What you will do:
Go through the data below. Pull out every line that has the word "imported".

==== Supplied data ====

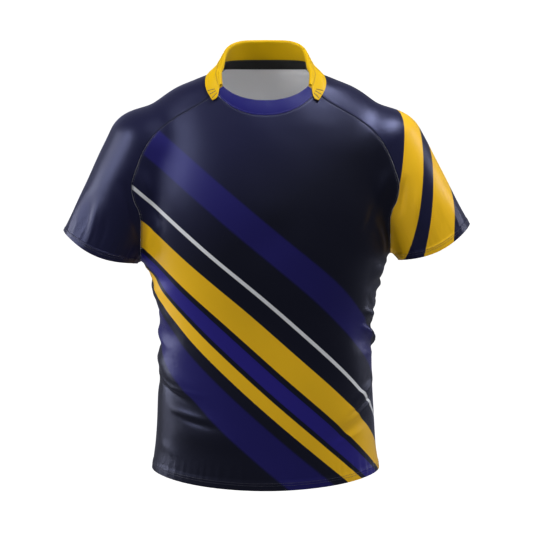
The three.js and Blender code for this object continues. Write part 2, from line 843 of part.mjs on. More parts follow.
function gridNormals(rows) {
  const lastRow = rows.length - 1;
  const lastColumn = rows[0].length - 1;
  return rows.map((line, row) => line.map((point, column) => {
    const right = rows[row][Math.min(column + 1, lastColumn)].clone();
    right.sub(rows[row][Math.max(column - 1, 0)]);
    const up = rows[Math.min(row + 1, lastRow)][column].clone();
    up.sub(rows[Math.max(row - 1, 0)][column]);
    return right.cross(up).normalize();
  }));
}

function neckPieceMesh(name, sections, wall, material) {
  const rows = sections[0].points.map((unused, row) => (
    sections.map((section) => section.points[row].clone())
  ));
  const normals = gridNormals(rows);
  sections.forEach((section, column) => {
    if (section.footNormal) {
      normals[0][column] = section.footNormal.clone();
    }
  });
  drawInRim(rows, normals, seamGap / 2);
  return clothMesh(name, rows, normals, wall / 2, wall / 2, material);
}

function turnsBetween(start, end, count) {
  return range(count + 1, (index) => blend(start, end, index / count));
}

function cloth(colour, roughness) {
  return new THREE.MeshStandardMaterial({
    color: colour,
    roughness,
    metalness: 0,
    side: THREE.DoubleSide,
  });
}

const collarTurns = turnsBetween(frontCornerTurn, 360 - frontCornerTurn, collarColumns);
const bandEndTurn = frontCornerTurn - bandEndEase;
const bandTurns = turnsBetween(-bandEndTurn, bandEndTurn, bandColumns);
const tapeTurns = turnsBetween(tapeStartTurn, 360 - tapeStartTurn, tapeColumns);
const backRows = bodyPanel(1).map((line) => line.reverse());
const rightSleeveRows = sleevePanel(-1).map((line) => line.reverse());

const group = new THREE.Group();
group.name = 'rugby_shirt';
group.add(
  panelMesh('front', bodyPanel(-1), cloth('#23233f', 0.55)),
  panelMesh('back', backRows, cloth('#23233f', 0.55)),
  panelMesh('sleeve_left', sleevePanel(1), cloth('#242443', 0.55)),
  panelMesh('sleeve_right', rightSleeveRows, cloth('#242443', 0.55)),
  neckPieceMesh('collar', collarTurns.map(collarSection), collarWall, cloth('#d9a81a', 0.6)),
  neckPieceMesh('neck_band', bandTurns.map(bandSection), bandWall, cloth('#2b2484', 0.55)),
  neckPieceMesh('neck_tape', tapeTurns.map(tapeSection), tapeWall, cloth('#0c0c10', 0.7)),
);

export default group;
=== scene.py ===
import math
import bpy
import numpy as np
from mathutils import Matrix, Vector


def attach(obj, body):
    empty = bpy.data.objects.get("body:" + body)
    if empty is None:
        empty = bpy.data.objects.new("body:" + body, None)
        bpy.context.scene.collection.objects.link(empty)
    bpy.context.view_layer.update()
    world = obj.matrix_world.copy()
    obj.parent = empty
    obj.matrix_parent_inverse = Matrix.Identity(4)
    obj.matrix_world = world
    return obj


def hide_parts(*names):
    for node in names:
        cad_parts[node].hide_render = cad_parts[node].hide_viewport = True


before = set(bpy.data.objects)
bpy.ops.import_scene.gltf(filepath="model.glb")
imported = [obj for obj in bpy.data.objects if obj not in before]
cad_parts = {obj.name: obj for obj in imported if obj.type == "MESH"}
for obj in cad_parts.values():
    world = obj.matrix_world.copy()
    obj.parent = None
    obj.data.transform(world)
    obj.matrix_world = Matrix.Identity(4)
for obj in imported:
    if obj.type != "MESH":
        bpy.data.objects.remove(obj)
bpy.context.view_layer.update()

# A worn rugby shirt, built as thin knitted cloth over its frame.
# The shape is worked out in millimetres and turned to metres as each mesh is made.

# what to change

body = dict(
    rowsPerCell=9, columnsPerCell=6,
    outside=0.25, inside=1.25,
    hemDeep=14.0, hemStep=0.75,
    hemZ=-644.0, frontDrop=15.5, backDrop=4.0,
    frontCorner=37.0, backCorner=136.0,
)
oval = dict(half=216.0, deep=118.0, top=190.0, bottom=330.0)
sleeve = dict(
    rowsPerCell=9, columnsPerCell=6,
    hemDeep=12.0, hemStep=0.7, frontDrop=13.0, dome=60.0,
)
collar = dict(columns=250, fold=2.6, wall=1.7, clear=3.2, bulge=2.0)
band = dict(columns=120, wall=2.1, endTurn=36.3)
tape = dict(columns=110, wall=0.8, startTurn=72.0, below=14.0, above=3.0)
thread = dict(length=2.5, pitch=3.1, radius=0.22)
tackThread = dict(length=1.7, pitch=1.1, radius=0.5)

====

Exercise result:
imported = [obj for obj in bpy.data.objects if obj not in before]
cad_parts = {obj.name: obj for obj in imported if obj.type == "MESH"}
for obj in imported:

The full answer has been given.